Dalam proses pembuatan duplikasinya, saya diperbolehkan untuk melihat dan memegang kain yang digunakan ketika itu. Pengerjaannya sangat hati-hati, karena kain itu sudah retas dan termasuk barang berharga. Selama proses duplikasi, saya dikawal oleh keluarga Ibu Fatmawati dan unsur pemerintahan. Saya sangat bangga dapat kesempatan itu.

Apa saja aktivitas atau usaha lain yang saat ini Anda tekuni?

Tak lama setelah saya membuat usaha kain besurek ini dan menikah pada tahun 1995 silam, saya kemudian memutuskan berhenti menjadi karyawati dan full menjadi entrepreneur. Usaha kain besurek ini saya mulai dari rumah kemudian ke garasi dan hingga kemudian mampu memiliki galeri. Mulai sekitar tahun 1999 saya rajin diajak pameran skala nasional dan luar negeri.

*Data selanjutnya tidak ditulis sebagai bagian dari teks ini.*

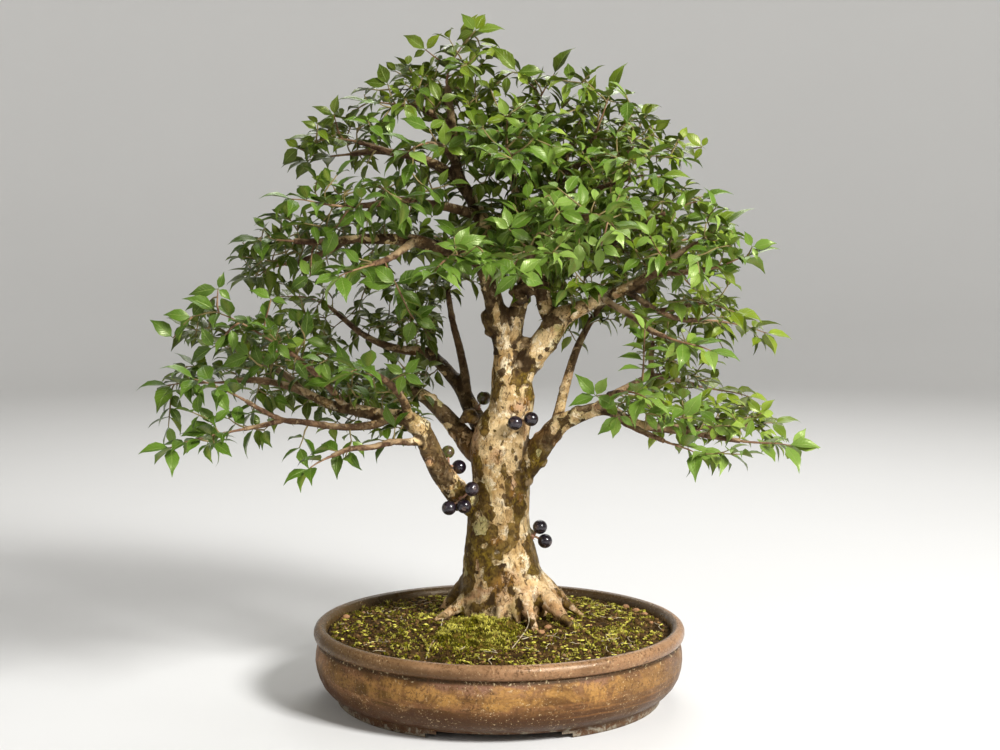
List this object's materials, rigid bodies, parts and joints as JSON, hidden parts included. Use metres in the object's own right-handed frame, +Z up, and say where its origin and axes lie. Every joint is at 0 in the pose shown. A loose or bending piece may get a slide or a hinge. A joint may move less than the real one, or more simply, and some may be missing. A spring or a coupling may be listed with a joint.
{
  "type": "bonsai tree in a pot",
  "caption": "Jaboticaba bonsai with a thick flared trunk, spreading limbs, small glossy leaves and dark berries on its bark, in a low round brown-glazed pot on a stepped foot.",
  "frame": {"origin": "under the middle of the whole object's box, on the surface that the pot stands on", "axes": "+Z up along the trunk; +Y from the front to the back of the tree, the shortest side of its box; +X to the right as seen from the front"},
  "size_m": [0.7061, 0.5009, 0.7337],
  "materials": {
    "glaze": "glossy",
    "soil": "matte, granular",
    "moss": "matte, fuzzy",
    "bark": "matte, peeling",
    "berry": "glossy",
    "leaf": "satin"
  },
  "bodies": {
    "root": {"berries_back": "berry", "berries_crotch": "berry", "berries_left_limb": "berry", "berries_trunk_front": "berry", "berries_trunk_side": "berry", "moss_mound": "moss", "pot": "glaze", "soil": "soil", "spray_back_high": "leaf", "spray_back_left": "leaf", "spray_back_middle": "leaf", "spray_back_right": "leaf", "spray_fork_right": "leaf", "spray_front_high": "leaf", "spray_front_high_left": "leaf", "spray_front_left": "leaf", "spray_front_low_left": "leaf", "spray_front_low_right": "leaf", "spray_front_middle": "leaf", "spray_front_right": "leaf", "spray_leader_far_right": "leaf", "spray_leader_left": "leaf", "spray_leader_middle": "leaf", "spray_leader_right": "leaf", "spray_left_back": "leaf", "spray_left_back_stem": "leaf", "spray_left_back_twig": "leaf", "spray_left_high": "leaf", "spray_left_high_front": "leaf", "spray_left_high_up": "leaf", "spray_left_low": "leaf", "spray_left_low_back": "leaf", "spray_left_low_fork": "leaf", "spray_left_low_fork_down": "leaf", "spray_left_low_front": "leaf", "spray_left_low_up": "leaf", "spray_left_middle": "leaf", "spray_left_top": "leaf", "spray_left_top_up": "leaf", "spray_left_upper": "leaf", "spray_left_upper_front": "leaf", "spray_left_upper_low": "leaf", "spray_right_back": "leaf", "spray_right_back_stem": "leaf", "spray_right_hanging": "leaf", "spray_right_low": "leaf", "spray_right_low_front": "leaf", "spray_right_low_stem": "leaf", "spray_right_low_up": "leaf", "spray_right_side": "leaf", "spray_right_spreading": "leaf", "spray_right_spreading_up": "leaf", "spray_right_top": "leaf", "spray_right_top_front": "leaf", "spray_right_top_up": "leaf", "spray_right_upper": "leaf", "spray_right_upper_front": "leaf", "trunk": "bark"}
  },
  "joints": []
}
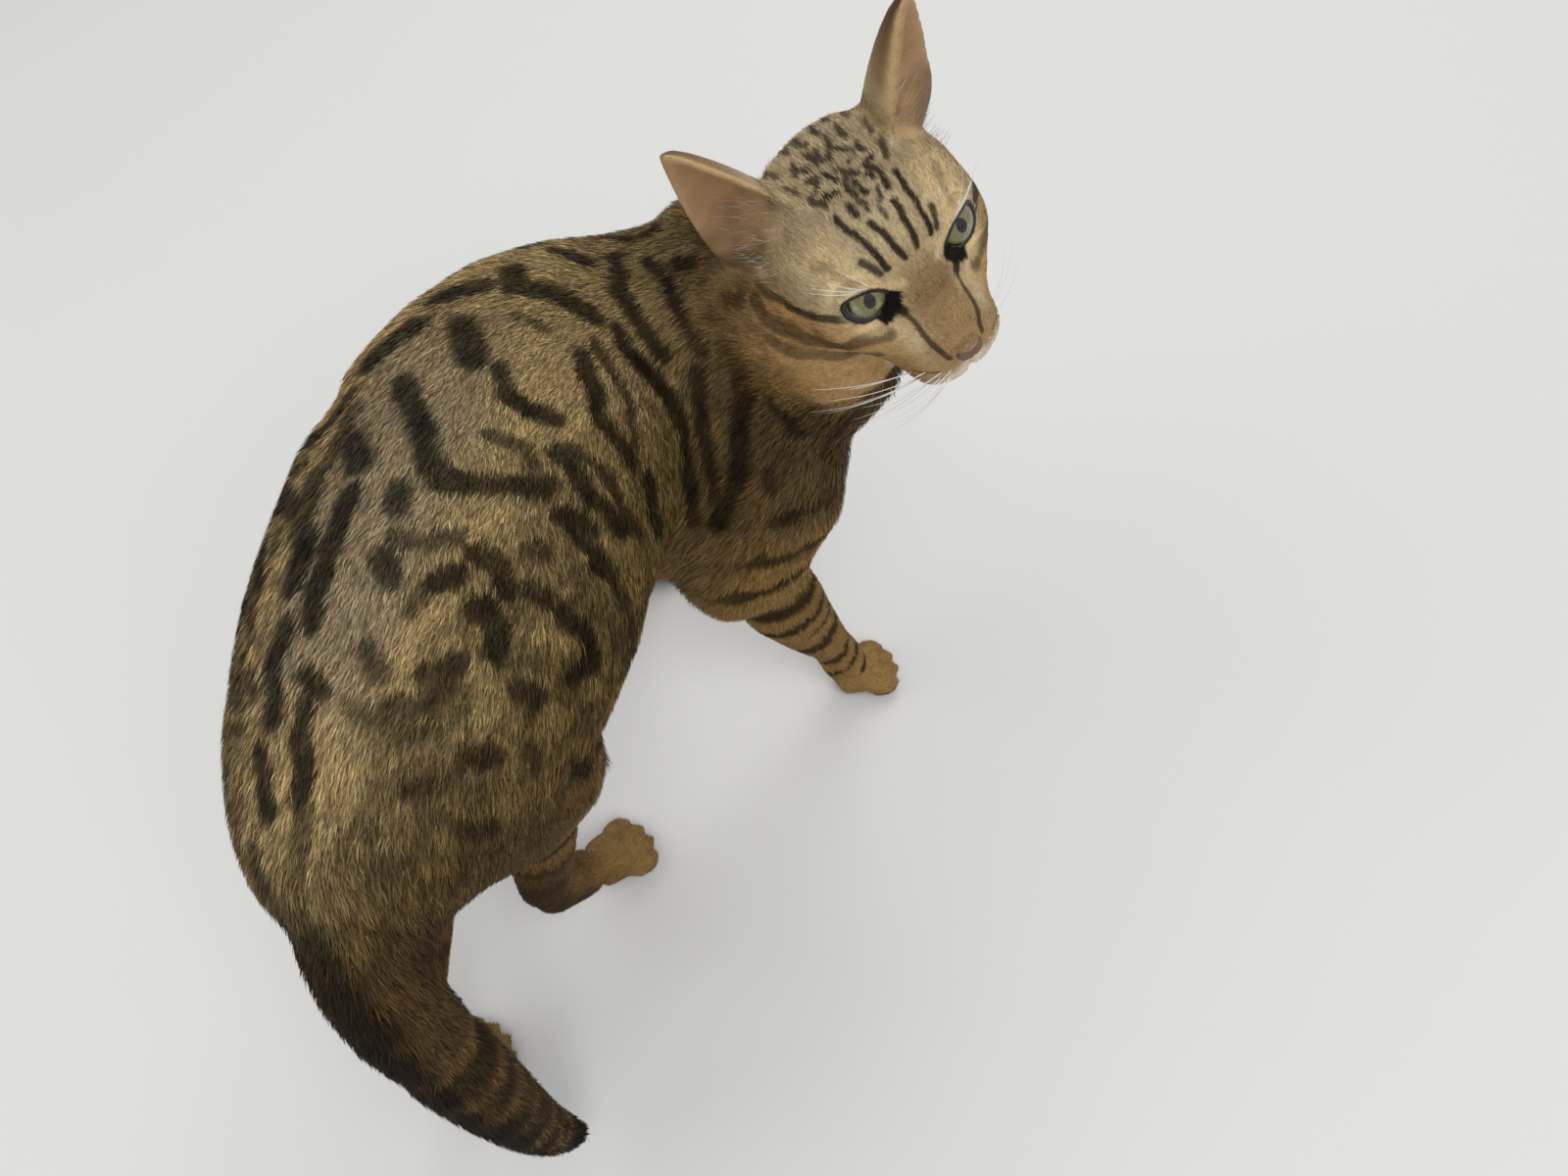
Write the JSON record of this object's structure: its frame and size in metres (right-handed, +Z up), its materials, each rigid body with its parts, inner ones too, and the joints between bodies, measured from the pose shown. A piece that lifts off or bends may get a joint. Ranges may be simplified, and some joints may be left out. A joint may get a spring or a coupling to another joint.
{
  "type": "spotted short-haired cat",
  "caption": "Life-size standing short-haired cat with a spotted and striped coat, large ears, its back bent and its head turned back over one shoulder.",
  "frame": {"origin": "middle of the bounding box on the floor under the cat", "axes": "+Z up, the chest points along -Y, the cat's right side is towards -X"},
  "size_m": [0.251, 0.3686, 0.4082],
  "materials": {
    "coat": "short dense fur, ticked warm grey-brown with blue-black spots and bars",
    "eye": "wet, pale grey-green iris with a dark pupil",
    "nose_leather": "fine pebbled, mauve-brown, slightly moist"
  },
  "bodies": {
    "root": {"head": "coat", "neck": "coat", "trunk_rear": "coat", "trunk_fore": "coat", "tail_base": "coat", "tail_middle": "coat", "tail_tip": "coat", "eye_right": "eye", "eye_left": "eye", "nose": "nose_leather", "ear_right": "coat", "ear_left": "coat", "upper_arm_right": "coat", "forearm_right": "coat", "paw_right": "coat", "upper_arm_left": "coat", "forearm_left": "coat", "paw_left": "coat", "thigh_right": "coat", "shank_right": "coat", "foot_right": "coat", "thigh_left": "coat", "shank_left": "coat", "foot_left": "coat"}
  },
  "joints": []
}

Saat ini saya juga punya usaha di bidang kontraktor, Event Organizer (EO), Koperasi, Ketua IWAPI dan aktif di beberapa organisasi. Kebetulan pula saya orangnya tidak terlalu suka bekerja di belakang meja.  Justru, kalau enggak ada kerjaan atau kesibukan saya bisa sakit. Haha.

Saya juga istri dan ibu dari seorang anak, semua dijalankan secara seimbang. Saya beruntung memiliki keluarga, suami dan anak yang sangat mendukung. Minimal setahun sekali kami berlibur bersama. Suami saya juga seorang pengusaha dan Ketua Kadin Provinsi Bengkulu. Bagi saya, suami tidak hanya menjadi seorang suami, tetapi juga sahabat dan tempat konsultasi.

Apa yang terus memotivasi Anda untuk terus menjadi entrepreneur?

Saya tidak cepat puas dengan hasil karya. Ingin terus berbenah, memberikan yang terbaik dan terbaru. Saya enggak ingin mengekor, kalau diikuti orang justru saya senang.